Application of Continuous Reinforcement Learning on Innovative Control Effector Aircraft

Online Actor-Critic-Based Adaptive Control for a Tailless Aircraft with Innovative Control Effectors

More Info
expand_more

Abstract

Higher levels of autonomy in aerospace systems is an urgent requirement, considering the increase in control task difficulties, and the need for adaptability of the complex systems. Reinforcement learning (RL) control is one of the promising approaches for adaptive control of air vehicles that are designed for automation. Conventional discrete reinforcement learning methods fail in providing satisfactory performance for flight control systems (FCSs), especially for a complex configuration of a tailless over-actuated aircraft. The lack of efficiency of the discrete controller in exploration for finding the optimal policy, the so-called problem of 'curse of dimensionality', results in an approach that is not suitable for online implementation. Also, the achieved discrete non-smooth control policy usually does not apply to the real world control surfaces. This paper studies the experiments with Heuristic Dynamic Programming (HDP), a method obtained from adaptive critic design (ACDs), as a continuous reinforcement learning approach.
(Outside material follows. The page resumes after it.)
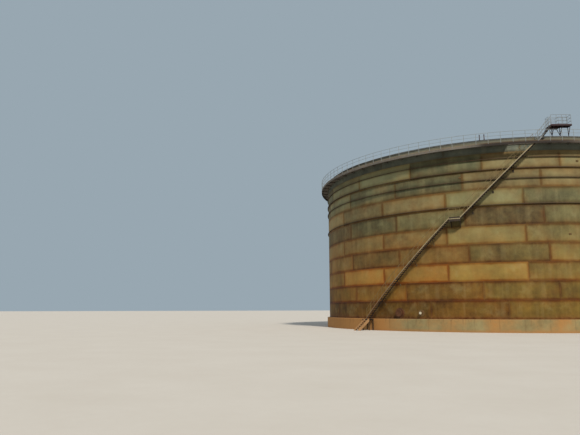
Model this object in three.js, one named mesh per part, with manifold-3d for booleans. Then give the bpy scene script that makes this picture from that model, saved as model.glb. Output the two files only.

ACD methods can capture the nonlinearities in the complex dynamics of the aircraft while solving the control problem computationally efficient by using continuous states and action spaces. Such qualities make ACDs suitable for online FCS design for unstable systems like tailless aircraft. In this paper, the ACD-based controller is developed and implemented for the Innovative Control Effector (ICE) aircraft, a highly maneuverable aircraft with redundancy in its control effectors suite. The coupled control effectors configuration has strong interactions and, therefore, proposes a need for proper control allocation. The online simulation results show the accuracy of the designed continuous RL controller in the longitudinal control of the aircraft using different sets of control effectors. The proposed approach also shows significant improvements in the tracking performance and control policy smoothness (e.g., compared to discrete methods).